- TASK
From the line containing "before = set(bpy.data.objects)" through the line containing "bpy.data.objects.remove(obj)", retype each line exactly; include both end lines and nothing beyond them.
-- Begin DATA RECORDS --
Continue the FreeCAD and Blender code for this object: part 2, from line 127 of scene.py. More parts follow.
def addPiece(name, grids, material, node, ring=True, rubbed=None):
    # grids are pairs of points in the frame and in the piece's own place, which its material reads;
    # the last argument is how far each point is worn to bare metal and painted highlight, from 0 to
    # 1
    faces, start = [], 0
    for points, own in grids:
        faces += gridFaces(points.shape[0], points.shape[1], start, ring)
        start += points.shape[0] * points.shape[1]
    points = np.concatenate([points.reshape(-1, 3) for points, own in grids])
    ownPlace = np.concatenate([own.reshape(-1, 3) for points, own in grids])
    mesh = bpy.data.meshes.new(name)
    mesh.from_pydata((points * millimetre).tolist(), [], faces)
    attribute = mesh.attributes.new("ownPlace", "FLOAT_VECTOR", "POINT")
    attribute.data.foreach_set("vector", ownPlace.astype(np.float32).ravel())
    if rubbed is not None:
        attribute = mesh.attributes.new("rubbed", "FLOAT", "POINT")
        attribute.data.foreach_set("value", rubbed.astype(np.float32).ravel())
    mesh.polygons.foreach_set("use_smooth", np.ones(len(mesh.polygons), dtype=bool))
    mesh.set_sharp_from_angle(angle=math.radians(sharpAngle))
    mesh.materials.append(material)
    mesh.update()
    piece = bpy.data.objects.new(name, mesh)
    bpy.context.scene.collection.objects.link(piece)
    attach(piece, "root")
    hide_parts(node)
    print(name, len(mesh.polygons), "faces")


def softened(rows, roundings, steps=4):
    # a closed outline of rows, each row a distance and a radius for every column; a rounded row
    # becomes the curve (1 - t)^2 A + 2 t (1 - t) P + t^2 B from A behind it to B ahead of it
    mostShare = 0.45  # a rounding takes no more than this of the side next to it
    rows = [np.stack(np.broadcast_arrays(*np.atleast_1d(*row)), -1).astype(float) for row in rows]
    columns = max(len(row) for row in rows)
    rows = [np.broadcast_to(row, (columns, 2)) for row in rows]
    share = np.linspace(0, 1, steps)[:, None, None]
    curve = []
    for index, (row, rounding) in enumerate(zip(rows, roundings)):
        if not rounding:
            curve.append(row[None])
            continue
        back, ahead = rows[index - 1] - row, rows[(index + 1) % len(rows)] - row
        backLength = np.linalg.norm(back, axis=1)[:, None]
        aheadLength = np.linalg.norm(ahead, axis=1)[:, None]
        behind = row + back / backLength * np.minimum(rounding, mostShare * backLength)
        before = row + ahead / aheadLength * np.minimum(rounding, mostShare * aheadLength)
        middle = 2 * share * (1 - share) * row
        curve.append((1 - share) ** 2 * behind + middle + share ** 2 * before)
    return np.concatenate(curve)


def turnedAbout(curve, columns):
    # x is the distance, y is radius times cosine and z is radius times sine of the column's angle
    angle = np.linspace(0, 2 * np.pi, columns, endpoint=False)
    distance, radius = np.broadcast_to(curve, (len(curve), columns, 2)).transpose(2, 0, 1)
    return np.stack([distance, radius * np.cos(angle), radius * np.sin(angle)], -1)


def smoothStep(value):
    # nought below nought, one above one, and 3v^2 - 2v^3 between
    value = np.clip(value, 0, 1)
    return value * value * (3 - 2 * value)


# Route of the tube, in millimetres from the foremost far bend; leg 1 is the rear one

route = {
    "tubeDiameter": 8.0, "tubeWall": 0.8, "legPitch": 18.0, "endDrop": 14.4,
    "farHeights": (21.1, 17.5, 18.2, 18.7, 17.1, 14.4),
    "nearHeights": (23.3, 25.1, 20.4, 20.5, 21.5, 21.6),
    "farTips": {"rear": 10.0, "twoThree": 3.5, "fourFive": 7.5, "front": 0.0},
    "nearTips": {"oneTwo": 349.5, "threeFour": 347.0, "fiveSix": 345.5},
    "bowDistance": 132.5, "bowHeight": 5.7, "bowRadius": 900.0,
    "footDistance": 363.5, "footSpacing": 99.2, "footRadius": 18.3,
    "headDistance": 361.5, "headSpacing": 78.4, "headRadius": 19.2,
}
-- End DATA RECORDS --
-- Begin DATA RECORDS --
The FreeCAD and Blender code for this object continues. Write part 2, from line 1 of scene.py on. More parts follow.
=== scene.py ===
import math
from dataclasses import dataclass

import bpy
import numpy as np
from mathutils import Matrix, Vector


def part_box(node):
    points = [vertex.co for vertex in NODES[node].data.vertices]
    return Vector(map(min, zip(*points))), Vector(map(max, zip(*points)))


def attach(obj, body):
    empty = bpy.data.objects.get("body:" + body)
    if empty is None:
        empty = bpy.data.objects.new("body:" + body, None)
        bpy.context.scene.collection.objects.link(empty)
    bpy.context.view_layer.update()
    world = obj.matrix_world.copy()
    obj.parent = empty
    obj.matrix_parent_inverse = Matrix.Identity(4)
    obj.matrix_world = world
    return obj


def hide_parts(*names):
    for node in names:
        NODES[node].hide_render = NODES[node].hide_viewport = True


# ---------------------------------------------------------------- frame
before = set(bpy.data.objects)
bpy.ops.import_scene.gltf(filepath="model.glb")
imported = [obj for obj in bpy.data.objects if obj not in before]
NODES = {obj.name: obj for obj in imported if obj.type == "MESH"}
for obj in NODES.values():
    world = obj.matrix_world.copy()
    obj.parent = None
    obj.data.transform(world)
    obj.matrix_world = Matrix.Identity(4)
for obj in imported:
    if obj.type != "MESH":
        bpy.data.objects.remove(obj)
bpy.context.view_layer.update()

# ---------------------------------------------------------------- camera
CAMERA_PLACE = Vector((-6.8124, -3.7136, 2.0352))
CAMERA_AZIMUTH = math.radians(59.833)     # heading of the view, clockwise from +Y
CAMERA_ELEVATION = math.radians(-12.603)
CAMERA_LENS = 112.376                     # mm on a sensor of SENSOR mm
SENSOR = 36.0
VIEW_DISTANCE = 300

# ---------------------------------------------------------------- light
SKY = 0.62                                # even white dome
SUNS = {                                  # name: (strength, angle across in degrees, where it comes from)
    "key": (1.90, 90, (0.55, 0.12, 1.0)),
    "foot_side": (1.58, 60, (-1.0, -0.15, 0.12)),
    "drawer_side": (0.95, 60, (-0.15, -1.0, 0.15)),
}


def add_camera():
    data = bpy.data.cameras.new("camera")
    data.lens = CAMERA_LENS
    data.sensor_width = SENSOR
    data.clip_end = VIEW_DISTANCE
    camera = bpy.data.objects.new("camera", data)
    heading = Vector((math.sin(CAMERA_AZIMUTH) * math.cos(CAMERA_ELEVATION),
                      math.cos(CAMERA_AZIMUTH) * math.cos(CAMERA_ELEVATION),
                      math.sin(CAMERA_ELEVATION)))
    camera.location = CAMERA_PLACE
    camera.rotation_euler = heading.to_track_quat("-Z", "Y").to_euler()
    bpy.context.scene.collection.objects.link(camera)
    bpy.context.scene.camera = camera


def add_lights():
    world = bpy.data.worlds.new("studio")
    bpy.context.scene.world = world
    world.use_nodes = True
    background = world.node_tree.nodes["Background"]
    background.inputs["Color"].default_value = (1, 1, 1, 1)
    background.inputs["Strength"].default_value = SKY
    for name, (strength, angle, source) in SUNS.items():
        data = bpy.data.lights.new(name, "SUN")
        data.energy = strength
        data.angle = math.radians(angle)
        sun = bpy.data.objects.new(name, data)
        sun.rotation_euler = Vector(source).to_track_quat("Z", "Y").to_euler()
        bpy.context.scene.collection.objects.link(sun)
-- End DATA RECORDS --
- SOLUTION TO THIS EXERCISE
before = set(bpy.data.objects)
bpy.ops.import_scene.gltf(filepath="model.glb")
imported = [obj for obj in bpy.data.objects if obj not in before]
NODES = {obj.name: obj for obj in imported if obj.type == "MESH"}
for obj in NODES.values():
    world = obj.matrix_world.copy()
    obj.parent = None
    obj.data.transform(world)
    obj.matrix_world = Matrix.Identity(4)
for obj in imported:
    if obj.type != "MESH":
        bpy.data.objects.remove(obj)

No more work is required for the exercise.